Happiness is always there to be had. It just takes a little effort sometimes.
A lot of people knock relativism, citing it's a self-refuting proposition. But it's with concepts like 'happiness' that its real fruits are exposed.
All of us who are on the internet right now are living in luxury far beyond that which the majority of the world is able to experience. When the average person thinks of 'luxury' they think of gold and jewels, mansions, pools, lakeside property, ocean-front property, Beverly Hills. But really, considering things like death, real poverty, starvation - I mean, whatever you can think of that marks true unhappiness ... most of us are well in position to be 'happy'; most of us are living in luxury. We just fail to recognize it.
I'm not rich. I probably never will be. But how many people really are? How many people really get to do what they want to do with their lives?
I'm fine with 'just' being happy. And I am. For I'm always willing to recognize that my life has just culminated. Right then. Just now.
First I thought I'd be happy when I would graduate from high school.
Then I thought I'd be happy when I graduated from university.
Then I thought I'd be happy when I got a job and started to earn some money.
Then I thought I'd be happy when I got married.
Then I thought I'd be happy when we had kids.
Then I thought I'd be happy when the kids went off to school.
Now I'm just certain I'll be happy in 14 months when I qualify for early retirement.
I can't quite grasp the concept, but there just might be a trend here.
I don't know that I will ever see complete happiness. There are moments of course, but I can't yet reconcile the mistakes of the past, and feel I have not planned well enough for the future. It's just that at some point you realize the strengths of your youth won't be there forever to get you through the tough times. That being said, I'm actually a very upbeat person.
Acceptance and a sense of humor.....very important!
blueveinedthrobber wrote:never
Correct.

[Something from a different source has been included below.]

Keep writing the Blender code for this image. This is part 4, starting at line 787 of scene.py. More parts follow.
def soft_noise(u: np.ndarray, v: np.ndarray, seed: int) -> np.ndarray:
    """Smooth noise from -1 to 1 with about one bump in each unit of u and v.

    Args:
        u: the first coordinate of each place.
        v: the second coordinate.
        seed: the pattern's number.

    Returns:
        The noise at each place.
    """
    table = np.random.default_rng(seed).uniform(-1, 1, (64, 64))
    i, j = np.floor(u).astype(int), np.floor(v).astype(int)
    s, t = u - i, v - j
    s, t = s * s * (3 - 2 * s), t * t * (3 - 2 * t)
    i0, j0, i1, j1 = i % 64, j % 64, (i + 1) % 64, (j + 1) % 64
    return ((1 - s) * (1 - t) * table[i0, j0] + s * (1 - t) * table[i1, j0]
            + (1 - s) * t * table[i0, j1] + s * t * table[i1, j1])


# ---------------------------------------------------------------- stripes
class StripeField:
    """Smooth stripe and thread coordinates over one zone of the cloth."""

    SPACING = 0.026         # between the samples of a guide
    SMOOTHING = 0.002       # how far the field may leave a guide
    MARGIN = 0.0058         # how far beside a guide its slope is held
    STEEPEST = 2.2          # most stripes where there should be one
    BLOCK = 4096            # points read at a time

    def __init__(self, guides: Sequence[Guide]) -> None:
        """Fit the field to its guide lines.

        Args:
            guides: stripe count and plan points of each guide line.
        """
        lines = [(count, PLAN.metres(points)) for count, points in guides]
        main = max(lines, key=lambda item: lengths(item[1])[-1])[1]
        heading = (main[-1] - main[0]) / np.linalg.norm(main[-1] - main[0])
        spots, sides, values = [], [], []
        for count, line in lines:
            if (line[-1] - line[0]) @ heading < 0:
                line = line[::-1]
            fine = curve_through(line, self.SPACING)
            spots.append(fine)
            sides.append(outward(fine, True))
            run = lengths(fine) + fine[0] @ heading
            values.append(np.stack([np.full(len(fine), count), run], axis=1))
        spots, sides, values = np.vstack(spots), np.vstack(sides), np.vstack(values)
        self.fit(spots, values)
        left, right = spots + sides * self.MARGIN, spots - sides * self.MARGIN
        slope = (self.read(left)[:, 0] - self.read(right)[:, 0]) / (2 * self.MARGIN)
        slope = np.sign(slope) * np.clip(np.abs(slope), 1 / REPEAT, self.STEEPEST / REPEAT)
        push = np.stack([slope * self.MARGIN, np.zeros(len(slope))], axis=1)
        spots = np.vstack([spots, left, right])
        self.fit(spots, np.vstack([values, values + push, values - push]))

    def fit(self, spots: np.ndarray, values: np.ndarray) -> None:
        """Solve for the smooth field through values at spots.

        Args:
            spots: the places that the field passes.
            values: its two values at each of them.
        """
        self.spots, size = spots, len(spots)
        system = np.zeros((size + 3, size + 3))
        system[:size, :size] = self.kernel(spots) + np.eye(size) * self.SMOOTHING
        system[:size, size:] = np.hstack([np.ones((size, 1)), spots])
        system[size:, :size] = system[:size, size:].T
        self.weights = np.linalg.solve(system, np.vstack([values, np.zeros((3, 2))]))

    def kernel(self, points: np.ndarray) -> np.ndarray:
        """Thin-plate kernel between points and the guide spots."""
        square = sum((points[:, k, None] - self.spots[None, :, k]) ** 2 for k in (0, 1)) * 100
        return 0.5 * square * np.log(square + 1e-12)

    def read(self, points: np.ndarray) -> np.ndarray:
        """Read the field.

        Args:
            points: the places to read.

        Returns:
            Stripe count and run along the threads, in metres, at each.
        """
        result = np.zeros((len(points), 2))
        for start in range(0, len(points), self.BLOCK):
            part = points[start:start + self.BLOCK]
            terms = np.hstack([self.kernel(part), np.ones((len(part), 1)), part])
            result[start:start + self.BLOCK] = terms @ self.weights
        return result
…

For us carbon beings - perfection is unatainable - and being happy comes in little spurts and is filled in with a lot of down areas.
Happiness is about the journey and it seems like an aggrogate happiness spread over a lifetime.
TTF
The moonlit night I steal into the cemetary, and dance, and urinate on the fresh ground of my mother-in-law's grave.

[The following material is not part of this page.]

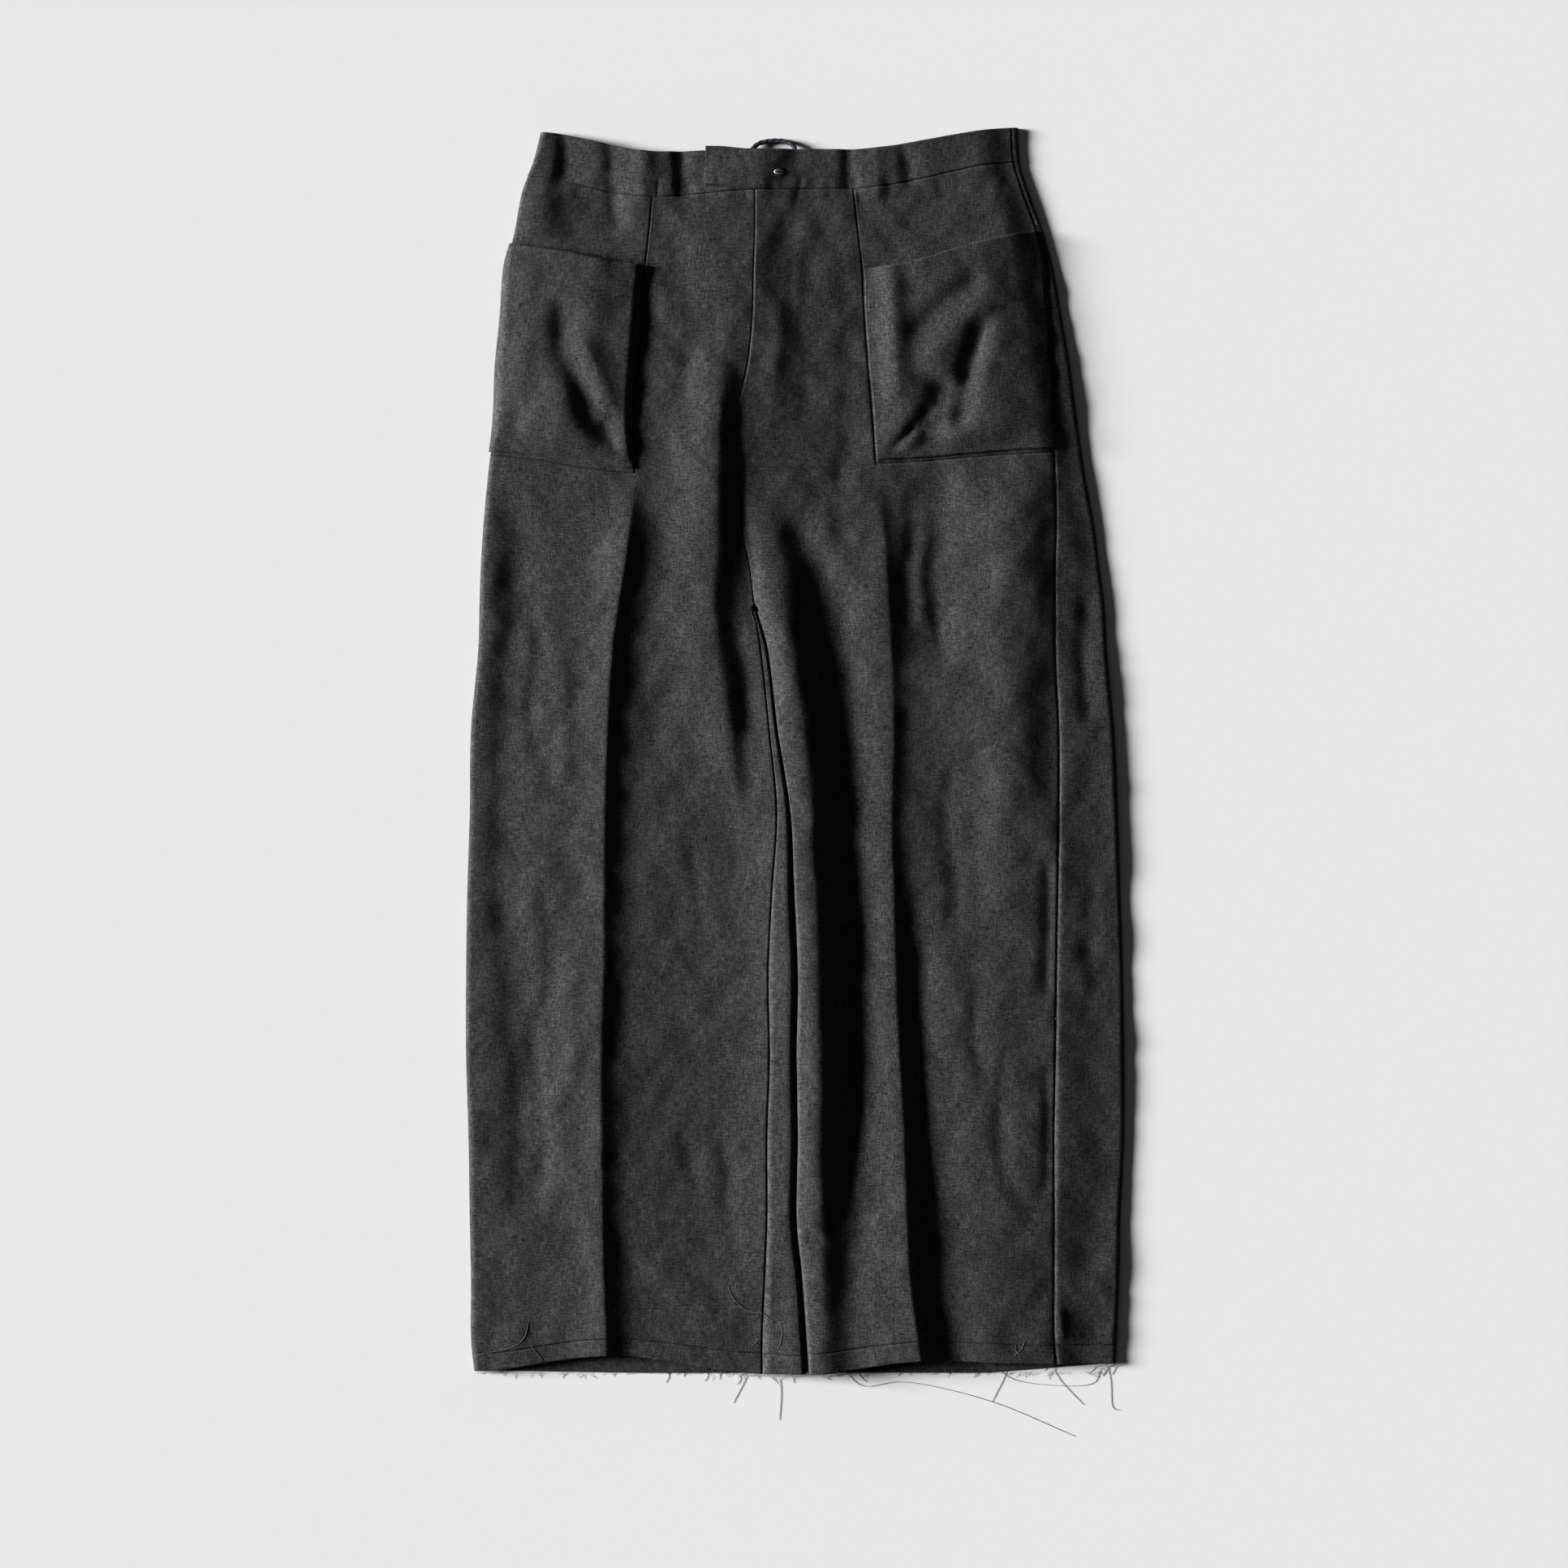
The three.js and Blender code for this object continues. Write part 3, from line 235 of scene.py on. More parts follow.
def rounded_path(path: Sequence[Sequence[float]], pieces: int = 5) -> Array:
    """A Catmull-Rom curve through the points of a path, cut into short straight pieces.

    Args:
        path: Points in the plane or in space.
        pieces: How many pieces lie between two of them.

    Returns:
        An array of points, one row each.
    """
    points = np.asarray(path, dtype=float)
    padded = np.vstack([2 * points[:1] - points[1:2], points, 2 * points[-1:] - points[-2:-1]])
    share = np.linspace(0.0, 1.0, pieces, endpoint=False)[:, None]
    runs = []
    for before, start, end, after in zip(padded, padded[1:], padded[2:], padded[3:]):
        runs.append(0.5 * (2 * start + (end - before) * share
                           + (2 * before - 5 * start + 4 * end - after) * share ** 2
                           + (3 * start - before - 3 * end + after) * share ** 3))
    return np.vstack(runs + [points[-1:]])


@dataclass(frozen=True)
class Fold:
    """A soft ridge (rise above zero) or trough (rise below zero) along a path.

    left and right are the widths of its two flanks, fade is the length over which its ends die away, and
    power sharpens its top: 2 is round and 1 comes to a point. swell holds evenly spaced factors of the rise
    along the path. Beyond WIDTHS times the wider flank the fold adds nothing.
    """

    rise: float
    left: float
    right: float
    fade: float
    path: Sequence[Point]
    power: float = 2.0
    swell: Sequence[float] = (1.0, 1.0)

    WIDTHS = 3.2

    def lift(self, x: Array, y: Array) -> Array:
        """What the fold adds to the height at each point: its rise, less with the distance from its path.

        Args:
            x: Places across, of any shape.
            y: Heights above the hem, of the same shape.

        Returns:
            The added height: rise times exp(-(distance / width) ** power), times the fading of the ends.
        """
        curve = rounded_path(self.path)
        reach = self.WIDTHS * max(self.left, self.right)
        low, high = curve.min(axis=0) - reach, curve.max(axis=0) + reach
        near = (x > low[0]) & (x < high[0]) & (y > low[1]) & (y < high[1])
        added = np.zeros(np.shape(x))
        if not near.any():
            return added
        point = np.stack([x[near], y[near]], axis=-1)
        best = np.full(len(point), np.inf)
        side = np.ones(len(point))
        along = np.zeros(len(point))
        length = 0.0
        for start, end in zip(curve[:-1], curve[1:]):
            step = end - start
            size = float(np.hypot(*step))
            share = np.clip((point - start) @ step / size ** 2, 0.0, 1.0)
            off = point - start - share[:, None] * step
            distance = np.hypot(off[:, 0], off[:, 1])
            closer = distance < best
            best = np.where(closer, distance, best)
            side = np.where(closer, np.sign(off[:, 0]), side)
            along = np.where(closer, length + size * share, along)
            length += size
        width = np.where(side < 0, self.left, self.right)
        ends = between(along, 0.0, length, self.fade)
        swell = np.interp(along / length, np.linspace(0, 1, len(self.swell)), self.swell)
        added[near] = self.rise * swell * ends * np.exp(-((best / width) ** self.power))
        return added


# The largest folds of the front. The part has a simpler set of them.
MAIN_FOLDS = (
    Fold(5, 95, 62, 160, [(-45, 1030), (-45, 900), (-50, 780), (-52, 640)]),
    Fold(7.0, 22, 9, 60, [(-153, -60)] + line_between("right_crease", 0, 740),
         1.4, (0.9, 0.85, 0.8, 0.85, 1.1, 1.0)),
    Fold(8.5, 30, 13, 150,
         [(-62, 880), (-60, 830), (-62, 774), (-64, 695), (-67, 616), (-59, 556), (-51, 503), (-47, 420)]),
    Fold(-3.5, 12, 18, 50,
         [(-224, 712), (-229, 616), (-234, 523), (-238, 424), (-230, 325), (-220, 226), (-224, 110)]),
    Fold(-3, 9, 7, 60, line_between("centre", 500, 850)),
    Fold(3.5, 26, 16, 80, [(-36, 560), (-20, 430), (-18, 250), (-20, 20)]),
    Fold(13.5, 27, 17, 120,
         [(-24, 735), (-17, 660), (-5, 589), (5, 523), (12, 457), (15, 391), (17, 325), (19, 193), (19, 127),
          (22, 0), (24, -120)], 2.0, (0.4, 0.75, 1.0, 1.05, 0.95, 0.5, 0.15)),
    Fold(5, 50, 45, 120, [(66, -160), (66, 0), (62, 110), (58, 200)]),
    Fold(-6, 11, 17, 110,
         [(-14, 735), (7, 669), (24, 632), (34, 579), (39, 504), (43, 407), (47, 329), (47, 251), (40, 193),
          (32, 100)]),
    Fold(6.5, 30, 6.5, 60, [(104, -60)] + line_between("left_crease", 0, 740),
         1.5, (1.4, 1.35, 1.0, 0.6, 0.5, 0.45)),
    Fold(2.4, 14, 40, 100, [(126, -60), (124, 120), (118, 260), (116, 420)]),
    Fold(3.2, 22, 44, 100, [(158, -60), (156, 120), (154, 260), (158, 380)]),
    Fold(-3.5, 9, 20, 90, [(96, 420), (98, 325), (104, 193), (110, 127), (118, 60), (122, 0), (124, -90)]),
    Fold(-4, 30, 15, 40, [(116, 752), (118, 690), (116, 640), (113, 560)]),
    Fold(-2.5, 34, 20, 90, [(140, 560), (144, 430), (146, 250), (150, 60)]),
    Fold(-2.5, 14, 12, 60, [(205, 748), (210, 695), (212, 616), (207, 523), (205, 440)]),
    Fold(6, 24, 32, 70, [(176, 760), (175, 616), (172, 470), (178, 330)], 2.0, (1.0, 1.0, 0.8, 0.5, 0.3)),
    Fold(-4, 12, 22, 40, [(-176, 1030), (-184, 960), (-192, 905)]),
    Fold(2, 22, 10, 25, [(-104, 1030), (-104, 935)]),
    Fold(2, 30, 30, 12, [(-18, 1014), (-18, 950)]),
)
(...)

In that moment, I shall achieve Nirvana.
There are those moments where I've had a great day with friends and lie half asleep after sex clutching onto a warm body thinking that this is the true definition of bliss.
There are moments when I channel the thoughts of my mind into writing on a page and I cease existing as anything other than a conduit for those words and feel truely content.
There are moments when chemicals course through my bloodstream hitting all the right receptors and creating buzzes and dizzying vertigo in all the right spots to make me feel that this is a moment of absolute pleasure.
In between these moments I just bumble along as best I can, try to enjoy reading a good book, do my job and take care of my life.
Can't say that I can complain. It's enough for me.
Though if it's on offer a palatial estate filled with beautiful sex slaves where I never need to work and have every luxury that the inventiness of human avarice and sloth can invent would certainly make me perfectly happy.
September l3, l975 - I promised myself that I would always remember that date as an absolutely perfect day when I was absolutely happy. I was in love (for the first time)spending the day with the person I was in love with and several friends - swimming at the Delaware Water Gap - and cooking over an open fire - we were all sunburned and laughing and high and it was perfect. (oh yeah, and Amy by Pure Prairie League was playing on the radio on the way home).
Many amazingly happy times since then - but that one will always be special.
We would be sufficiently contented if we could give up the ideal of "complete happiness." Comparing the real to some ideal is, to quote Msolga, "a certain recipe for misery."
Happiness: exposed
Happiness is a a state of mind! It is possible, when you are willing to except you lot in life. It is necessary to have goals, in order to know where you are going in life, but if you set your expectations to high, you will never be truly happy!
Bad times, eg: getting fired; losing an argument with wife; getting a ticket; or just cold, rainy, stress filled days are essential in life in order to appreciate the sunny, relaxed, clear days; watching that guy, riding your bumper, get a ticket, (Sweet!); or when your teenage son finally grows up and says, "Gosh Dad you were right after all", (may never happen), which are the good times and the happy times!
To be Successful it is necessary to Succeed
,
To Succeed it is necessary to have a Goal
,
To have a Goal it is necessary to have a Dream
This is why I need more sleep in the mornings,
I'm dreaming of being Successful!
First two paragraphs superior to the last two.
Re: Happiness: exposed
dadrcrpntr wrote:Bad times, eg: getting fired; losing an argument with wife;
If you think losing an argument with wife is bad, don't ever win an argument with her.
The long term repurcussions are worse.
I have learned to lose on purpose.
Just keep asking yourself: Do you want to win the argument and be right, or
be happy?
ExtraMedium, bowing to your wisdom.
JL Nobody
You are a "chauvinist pig"
(is that what you call in US, right?).
For years I had several discussions with my friend - we were not married - and I won a lot of them. And our relation, believe me, didn't suffer because of that.
Val - usually in America - that phrase is 'Male Chauvinist Pig'.
I think I want to clarify. I think happiness is never fully achievable when you look at paint as a negative. Pain, is a signal to do something different and a chance to learn.
Happiness is living by your nature - and part of our nature is to be in pain most of the time.